Constructed of high-density polyethylene thermoplastic, Tucktec claims their craft can "bend and fold over thousands of cycles without failure." While we didn't get a chance to use it thousands of times, our several months of testing give us good faith that the plastic hull is up to the task of being folded and refolded repeatedly. We do have some concerns, though, with the attachment points for those clear lever lock arms. Because of the pressure required to bend the kayak and fold these arms into place during assembly, we noticed several light-colored stress marks appear around the levers' attachment points. None of the four rivets tore or broke during our testing, but these areas continued to get lighter over time, leaving us with concerns that they wouldn't last as long as the rest of the folding hull.

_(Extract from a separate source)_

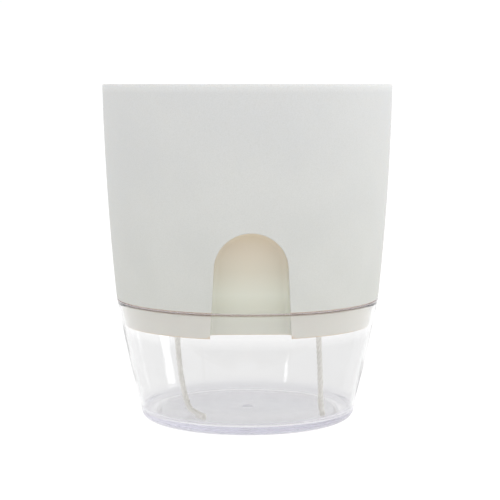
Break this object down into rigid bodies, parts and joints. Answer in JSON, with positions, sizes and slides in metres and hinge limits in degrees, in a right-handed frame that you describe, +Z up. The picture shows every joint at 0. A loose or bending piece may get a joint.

Additionally, around the tenth time we packed this boat up, the velcro holding strap that clamps everything together broke. The plastic buckle that keeps everything from unrolling snapped in half. We could still use the velcro portion to hold it closed while Tucktec customer service sent us a replacement strap. Due to the amount of stress put on this thin piece of plastic, we don't expect the replacement to last very long, either.
For just a fraction of the price of other folding kayaks, we were really stoked to try out the Tucktec. After spending some time playing with it, we think it performs about at its price level. However, you're also giving up the diversity of waters your boat can handle, ease of assembly, and durability. If you're after a compact boat to take short distances on calm waters, the Tucktec may be right for you, and you'll save some serious dough. But to handle waves and chop - and not have your boat come apart at inopportune times — we think there are better options.
The Tucktec Foldable Kayak is an interesting model that's less expensive than other folding models and handles very well on calm waters. Though we think it's far from the easiest to assemble and don't recommend it for any long journeys or choppy water, it's a decently portable option for the casual paddle in serene waters.